Is it necessary to arrange position ids between [prefix_len, prefix_len+seq_len) ?

XiangLi1999 / PrefixTuning

Prefix-Tuning: Optimizing Continuous Prompts for Generation

868 stars 158 forks source link

Is it necessary to arrange position ids between [prefix_len, prefix_len+seq_len) ? #40

Open baiyuting opened 2 years ago

baiyuting commented 2 years ago

I found position ids is in [prefix_len, prefix_len+seq_len) in modeling_gpt2.py

position_ids = torch.arange(past_length, input_shape[-1] + past_length, dtype=torch.long, device=device)

https://github.com/XiangLi1999/PrefixTuning/blob/6519d30e69b15a180f23e2cd41b766d3f62b8e82/transformers/src/transformers/modeling_gpt2.py#L579

Is it OK to just make position ids in [0, seq_len) ？ Since I have not found the use of position embeddings for prefix matrix.

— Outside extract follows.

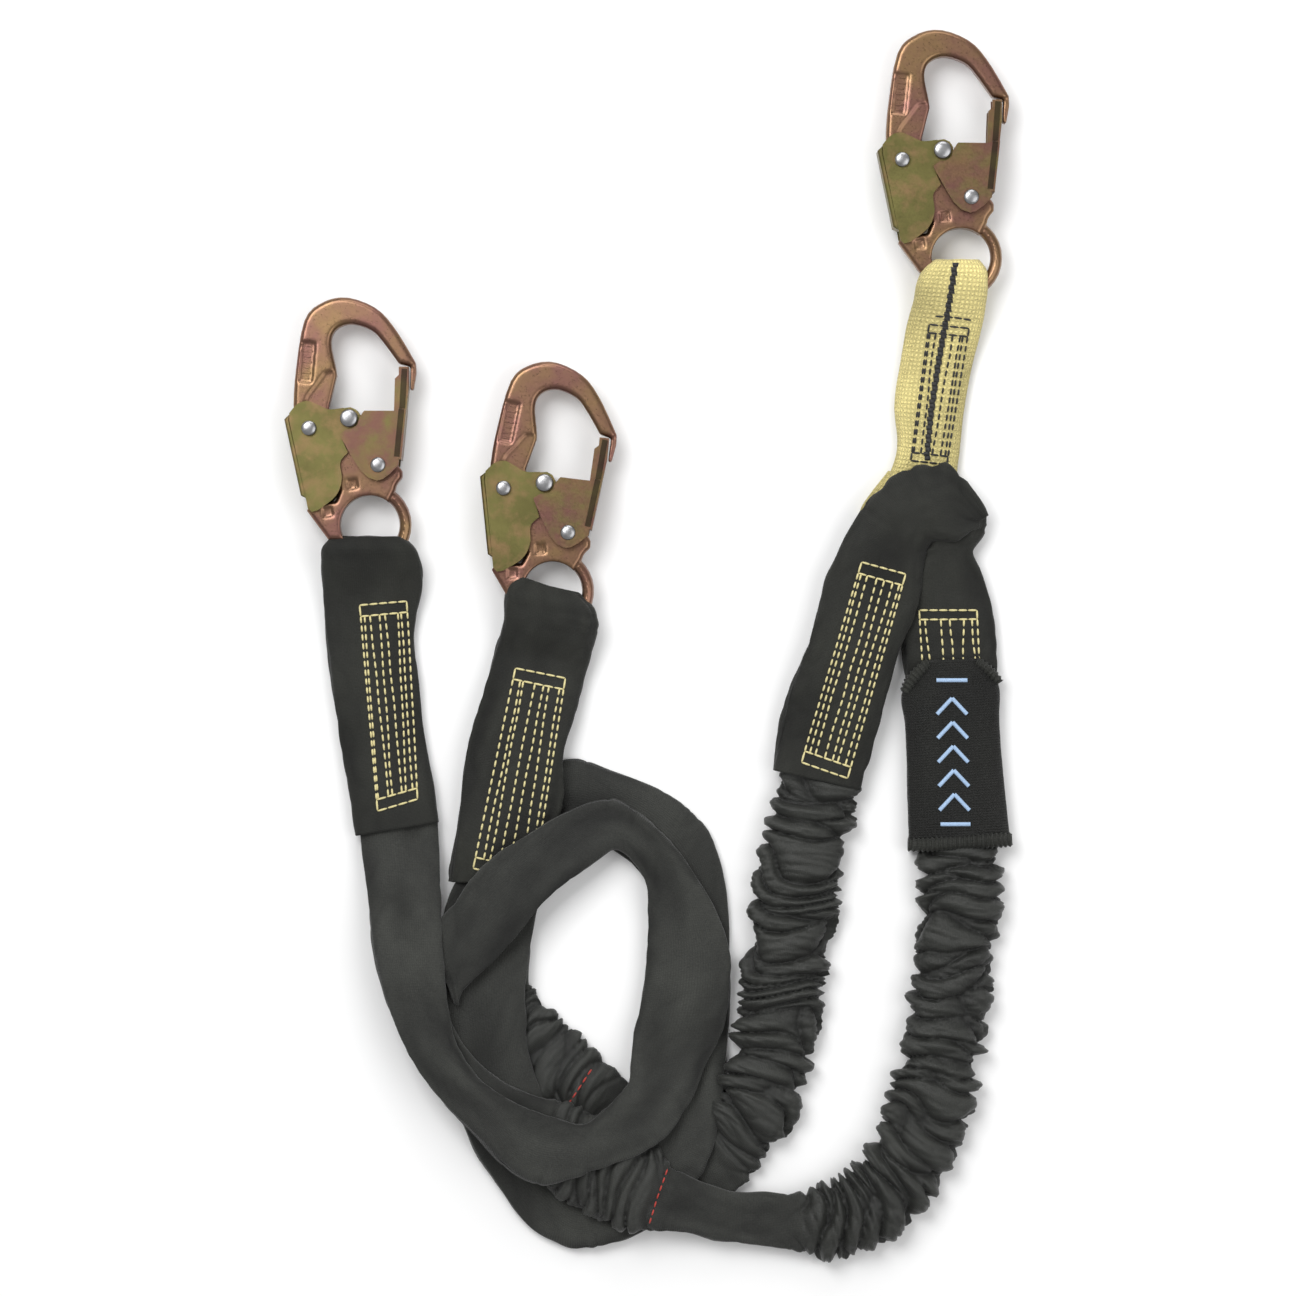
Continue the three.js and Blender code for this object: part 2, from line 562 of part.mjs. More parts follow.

XiangLi1999 commented 2 years ago

Thanks for the question. Yes, you are right!I think it's fine for training to set position ids [0, seqlen], but you might want to be consistent at decoding time, it might conflict with caching.

zhao1402072392 commented 1 year ago

Hi, I found it will cause the error: position_ids = torch.arange(past_length, input_shape[-1] + past_length, dtype=torch.long, device=device) for example: past_length==10, input_shape[-1] ==1024 I guess the reason for the error is caused by: position_ids was changed to [10, 1034], but the tokenizer.model_max_length is 1024. And I didn't notice there were other operations on the input_ids length, mode_max_length, and position_ids. Could you help me with this error?